▶ **Exercise inputs**
========================================================================

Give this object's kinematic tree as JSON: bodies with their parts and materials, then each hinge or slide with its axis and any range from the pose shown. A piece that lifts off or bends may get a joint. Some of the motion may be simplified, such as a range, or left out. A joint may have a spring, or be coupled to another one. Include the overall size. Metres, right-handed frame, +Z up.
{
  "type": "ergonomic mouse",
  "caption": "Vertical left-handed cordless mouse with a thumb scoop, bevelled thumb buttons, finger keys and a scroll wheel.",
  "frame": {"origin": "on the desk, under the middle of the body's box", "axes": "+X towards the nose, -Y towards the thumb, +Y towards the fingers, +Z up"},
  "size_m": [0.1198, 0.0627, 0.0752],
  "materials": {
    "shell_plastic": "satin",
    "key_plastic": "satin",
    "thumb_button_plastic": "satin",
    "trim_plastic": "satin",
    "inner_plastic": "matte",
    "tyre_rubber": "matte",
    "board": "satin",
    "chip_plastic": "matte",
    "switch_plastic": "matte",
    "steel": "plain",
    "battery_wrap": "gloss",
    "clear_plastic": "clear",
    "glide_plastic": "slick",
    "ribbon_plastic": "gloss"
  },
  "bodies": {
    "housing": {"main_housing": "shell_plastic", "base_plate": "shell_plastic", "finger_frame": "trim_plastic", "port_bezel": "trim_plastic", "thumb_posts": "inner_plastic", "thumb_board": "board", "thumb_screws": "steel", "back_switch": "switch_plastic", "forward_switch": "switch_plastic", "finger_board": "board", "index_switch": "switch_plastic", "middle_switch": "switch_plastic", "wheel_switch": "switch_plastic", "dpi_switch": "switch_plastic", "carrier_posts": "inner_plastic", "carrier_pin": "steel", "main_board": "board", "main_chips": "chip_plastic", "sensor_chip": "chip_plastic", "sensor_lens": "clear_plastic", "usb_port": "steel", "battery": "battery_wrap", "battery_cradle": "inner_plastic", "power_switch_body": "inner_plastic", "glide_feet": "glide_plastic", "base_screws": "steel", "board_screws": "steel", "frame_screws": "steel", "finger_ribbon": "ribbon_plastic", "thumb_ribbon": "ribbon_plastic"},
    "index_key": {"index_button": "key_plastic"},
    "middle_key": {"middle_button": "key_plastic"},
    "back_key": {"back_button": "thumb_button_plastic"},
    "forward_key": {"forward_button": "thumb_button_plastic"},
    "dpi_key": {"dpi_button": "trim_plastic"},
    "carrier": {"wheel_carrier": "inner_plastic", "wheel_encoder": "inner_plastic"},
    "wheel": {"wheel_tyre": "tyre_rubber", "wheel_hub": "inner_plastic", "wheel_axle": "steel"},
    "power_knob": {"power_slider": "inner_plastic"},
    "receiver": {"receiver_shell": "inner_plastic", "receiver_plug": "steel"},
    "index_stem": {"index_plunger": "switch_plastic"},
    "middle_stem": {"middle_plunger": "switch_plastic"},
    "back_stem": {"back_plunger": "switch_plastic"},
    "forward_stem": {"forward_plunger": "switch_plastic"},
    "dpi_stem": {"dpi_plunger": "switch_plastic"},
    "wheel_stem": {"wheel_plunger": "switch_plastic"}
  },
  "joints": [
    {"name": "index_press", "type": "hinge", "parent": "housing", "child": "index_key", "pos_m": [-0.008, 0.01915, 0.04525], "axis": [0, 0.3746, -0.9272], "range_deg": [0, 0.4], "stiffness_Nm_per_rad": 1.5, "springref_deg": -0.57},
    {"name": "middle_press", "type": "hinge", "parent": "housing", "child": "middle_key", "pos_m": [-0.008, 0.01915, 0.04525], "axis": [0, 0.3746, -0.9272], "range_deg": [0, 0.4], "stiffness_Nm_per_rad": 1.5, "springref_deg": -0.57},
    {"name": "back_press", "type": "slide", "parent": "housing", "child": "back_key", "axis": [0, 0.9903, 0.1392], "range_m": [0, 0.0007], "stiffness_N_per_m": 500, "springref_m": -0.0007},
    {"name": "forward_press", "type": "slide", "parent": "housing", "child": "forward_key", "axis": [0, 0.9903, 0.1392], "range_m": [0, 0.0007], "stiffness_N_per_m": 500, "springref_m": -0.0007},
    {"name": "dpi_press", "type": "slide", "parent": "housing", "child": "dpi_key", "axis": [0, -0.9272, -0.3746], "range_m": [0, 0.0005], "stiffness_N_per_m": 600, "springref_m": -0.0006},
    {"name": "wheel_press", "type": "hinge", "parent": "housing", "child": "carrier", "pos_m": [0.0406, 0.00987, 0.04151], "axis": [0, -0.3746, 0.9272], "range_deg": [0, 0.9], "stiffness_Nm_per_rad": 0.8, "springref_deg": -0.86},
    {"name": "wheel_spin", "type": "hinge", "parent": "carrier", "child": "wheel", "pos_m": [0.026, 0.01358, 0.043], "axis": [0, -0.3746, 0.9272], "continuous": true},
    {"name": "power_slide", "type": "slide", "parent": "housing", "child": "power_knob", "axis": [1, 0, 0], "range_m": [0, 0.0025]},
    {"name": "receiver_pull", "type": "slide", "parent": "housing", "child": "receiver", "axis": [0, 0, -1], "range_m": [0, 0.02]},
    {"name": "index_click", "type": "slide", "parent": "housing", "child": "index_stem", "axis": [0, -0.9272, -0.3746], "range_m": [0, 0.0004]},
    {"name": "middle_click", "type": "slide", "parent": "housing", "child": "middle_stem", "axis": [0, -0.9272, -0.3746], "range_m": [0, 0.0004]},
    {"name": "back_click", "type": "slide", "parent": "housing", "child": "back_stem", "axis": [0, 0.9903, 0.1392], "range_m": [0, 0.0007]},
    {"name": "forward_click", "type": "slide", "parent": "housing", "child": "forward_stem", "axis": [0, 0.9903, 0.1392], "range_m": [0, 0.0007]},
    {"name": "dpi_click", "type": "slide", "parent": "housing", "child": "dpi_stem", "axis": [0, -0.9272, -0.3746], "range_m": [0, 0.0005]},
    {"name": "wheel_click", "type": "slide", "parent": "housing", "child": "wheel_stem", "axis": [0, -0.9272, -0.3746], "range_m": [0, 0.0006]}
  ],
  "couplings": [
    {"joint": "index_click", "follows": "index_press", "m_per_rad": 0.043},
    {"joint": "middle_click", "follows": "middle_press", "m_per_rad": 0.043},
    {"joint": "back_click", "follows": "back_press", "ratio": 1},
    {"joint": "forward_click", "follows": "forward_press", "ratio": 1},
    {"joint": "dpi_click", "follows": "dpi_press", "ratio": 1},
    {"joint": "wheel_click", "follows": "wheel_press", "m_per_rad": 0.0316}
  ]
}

========================================================================

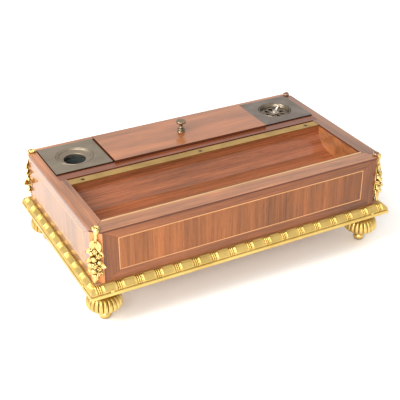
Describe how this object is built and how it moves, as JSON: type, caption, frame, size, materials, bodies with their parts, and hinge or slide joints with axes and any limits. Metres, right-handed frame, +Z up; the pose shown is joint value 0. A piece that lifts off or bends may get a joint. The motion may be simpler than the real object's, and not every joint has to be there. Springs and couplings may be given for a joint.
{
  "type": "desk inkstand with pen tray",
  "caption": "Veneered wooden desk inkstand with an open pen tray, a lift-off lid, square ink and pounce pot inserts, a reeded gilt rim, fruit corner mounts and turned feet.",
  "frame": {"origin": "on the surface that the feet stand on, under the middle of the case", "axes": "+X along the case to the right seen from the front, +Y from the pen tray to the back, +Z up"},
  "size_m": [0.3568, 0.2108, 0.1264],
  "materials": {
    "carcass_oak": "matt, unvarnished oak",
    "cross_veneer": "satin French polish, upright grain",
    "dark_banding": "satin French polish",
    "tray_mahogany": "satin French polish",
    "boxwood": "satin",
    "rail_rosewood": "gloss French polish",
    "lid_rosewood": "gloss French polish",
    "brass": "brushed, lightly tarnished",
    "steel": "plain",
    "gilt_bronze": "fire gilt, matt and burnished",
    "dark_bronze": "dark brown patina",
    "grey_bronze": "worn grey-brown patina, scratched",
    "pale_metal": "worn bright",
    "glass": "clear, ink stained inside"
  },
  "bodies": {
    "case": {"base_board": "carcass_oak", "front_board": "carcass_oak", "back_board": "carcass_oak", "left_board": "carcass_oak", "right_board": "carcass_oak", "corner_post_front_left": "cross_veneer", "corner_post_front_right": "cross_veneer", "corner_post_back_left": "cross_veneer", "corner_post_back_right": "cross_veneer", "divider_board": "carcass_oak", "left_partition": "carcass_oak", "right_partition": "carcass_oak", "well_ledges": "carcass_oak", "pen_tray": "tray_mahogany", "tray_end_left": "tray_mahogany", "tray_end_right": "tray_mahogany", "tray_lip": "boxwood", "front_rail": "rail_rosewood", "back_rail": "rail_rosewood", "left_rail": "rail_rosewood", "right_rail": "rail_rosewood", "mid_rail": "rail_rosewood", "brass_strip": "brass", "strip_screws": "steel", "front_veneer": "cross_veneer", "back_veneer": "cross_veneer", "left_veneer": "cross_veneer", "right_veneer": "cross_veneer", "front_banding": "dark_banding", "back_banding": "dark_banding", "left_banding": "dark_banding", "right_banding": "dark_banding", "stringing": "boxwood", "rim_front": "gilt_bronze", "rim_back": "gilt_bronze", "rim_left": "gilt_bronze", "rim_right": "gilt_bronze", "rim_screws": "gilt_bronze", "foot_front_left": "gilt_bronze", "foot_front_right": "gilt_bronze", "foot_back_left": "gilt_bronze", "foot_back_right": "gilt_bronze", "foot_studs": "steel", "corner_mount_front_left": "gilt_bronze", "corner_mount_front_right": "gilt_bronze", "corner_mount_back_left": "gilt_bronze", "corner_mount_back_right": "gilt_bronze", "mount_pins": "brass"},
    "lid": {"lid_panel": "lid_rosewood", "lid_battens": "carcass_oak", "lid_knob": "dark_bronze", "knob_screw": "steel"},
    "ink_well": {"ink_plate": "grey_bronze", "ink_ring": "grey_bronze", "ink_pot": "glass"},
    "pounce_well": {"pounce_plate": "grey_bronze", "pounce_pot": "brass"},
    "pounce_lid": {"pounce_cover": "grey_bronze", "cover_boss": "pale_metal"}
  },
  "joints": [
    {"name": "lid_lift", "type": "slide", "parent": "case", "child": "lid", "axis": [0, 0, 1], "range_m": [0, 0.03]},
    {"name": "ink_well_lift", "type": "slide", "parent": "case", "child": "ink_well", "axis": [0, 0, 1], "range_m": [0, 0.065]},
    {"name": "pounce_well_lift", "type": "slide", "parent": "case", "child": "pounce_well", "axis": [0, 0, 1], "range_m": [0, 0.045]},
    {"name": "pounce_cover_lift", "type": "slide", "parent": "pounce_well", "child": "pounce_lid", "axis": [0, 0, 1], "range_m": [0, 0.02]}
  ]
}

========================================================================

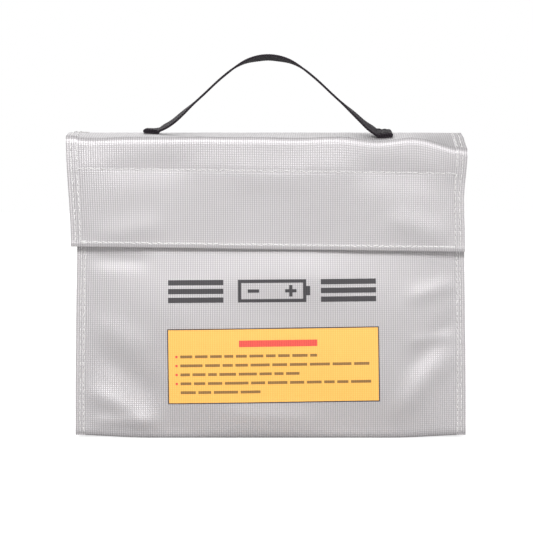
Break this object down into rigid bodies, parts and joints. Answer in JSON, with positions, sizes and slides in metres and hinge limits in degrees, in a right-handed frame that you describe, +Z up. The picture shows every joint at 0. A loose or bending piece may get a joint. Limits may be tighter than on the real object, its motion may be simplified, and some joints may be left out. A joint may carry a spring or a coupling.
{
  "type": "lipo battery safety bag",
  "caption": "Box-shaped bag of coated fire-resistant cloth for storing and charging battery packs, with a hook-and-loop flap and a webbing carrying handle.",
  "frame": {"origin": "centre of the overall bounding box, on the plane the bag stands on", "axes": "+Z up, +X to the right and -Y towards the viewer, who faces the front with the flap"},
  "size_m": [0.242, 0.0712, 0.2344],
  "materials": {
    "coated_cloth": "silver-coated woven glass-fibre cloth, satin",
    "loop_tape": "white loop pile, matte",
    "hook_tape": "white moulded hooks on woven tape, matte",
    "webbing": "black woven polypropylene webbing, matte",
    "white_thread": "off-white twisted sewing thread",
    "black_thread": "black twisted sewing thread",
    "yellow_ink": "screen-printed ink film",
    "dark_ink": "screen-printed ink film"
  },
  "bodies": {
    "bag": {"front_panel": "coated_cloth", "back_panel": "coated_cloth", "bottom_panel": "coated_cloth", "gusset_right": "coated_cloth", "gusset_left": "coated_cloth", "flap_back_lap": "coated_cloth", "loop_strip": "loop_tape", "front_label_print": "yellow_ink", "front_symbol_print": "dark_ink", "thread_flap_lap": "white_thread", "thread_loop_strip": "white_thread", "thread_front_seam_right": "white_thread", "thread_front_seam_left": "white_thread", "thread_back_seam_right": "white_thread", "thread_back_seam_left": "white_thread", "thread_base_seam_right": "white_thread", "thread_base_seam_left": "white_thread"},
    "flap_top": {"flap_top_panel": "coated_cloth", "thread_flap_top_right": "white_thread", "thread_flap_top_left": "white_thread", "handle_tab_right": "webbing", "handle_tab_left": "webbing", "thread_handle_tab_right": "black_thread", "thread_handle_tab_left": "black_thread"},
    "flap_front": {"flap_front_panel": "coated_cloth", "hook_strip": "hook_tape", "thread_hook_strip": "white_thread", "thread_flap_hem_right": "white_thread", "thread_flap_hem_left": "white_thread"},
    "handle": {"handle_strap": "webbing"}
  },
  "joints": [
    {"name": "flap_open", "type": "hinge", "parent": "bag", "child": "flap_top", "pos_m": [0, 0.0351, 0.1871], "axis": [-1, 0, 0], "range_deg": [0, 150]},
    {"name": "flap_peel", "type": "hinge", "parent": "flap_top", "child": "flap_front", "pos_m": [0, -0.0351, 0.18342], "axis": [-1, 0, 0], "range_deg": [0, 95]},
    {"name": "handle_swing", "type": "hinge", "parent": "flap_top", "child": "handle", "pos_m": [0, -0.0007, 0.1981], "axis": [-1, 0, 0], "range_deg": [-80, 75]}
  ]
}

========================================================================

Copy, from the material, each line that holds the string "handed".

Give this object's kinematic tree as JSON: bodies with their parts and materials, then each hinge or slide with its axis and any range from the pose shown. A piece that lifts off or bends may get a joint. Some of the motion may be simplified, such as a range, or left out. A joint may have a spring, or be coupled to another one. Include the overall size. Metres, right-handed frame, +Z up.
  "caption": "Vertical left-handed cordless mouse with a thumb scoop, bevelled thumb buttons, finger keys and a scroll wheel.",
Describe how this object is built and how it moves, as JSON: type, caption, frame, size, materials, bodies with their parts, and hinge or slide joints with axes and any limits. Metres, right-handed frame, +Z up; the pose shown is joint value 0. A piece that lifts off or bends may get a joint. The motion may be simpler than the real object's, and not every joint has to be there. Springs and couplings may be given for a joint.
Break this object down into rigid bodies, parts and joints. Answer in JSON, with positions, sizes and slides in metres and hinge limits in degrees, in a right-handed frame that you describe, +Z up. The picture shows every joint at 0. A loose or bending piece may get a joint. Limits may be tighter than on the real object, its motion may be simplified, and some joints may be left out. A joint may carry a spring or a coupling.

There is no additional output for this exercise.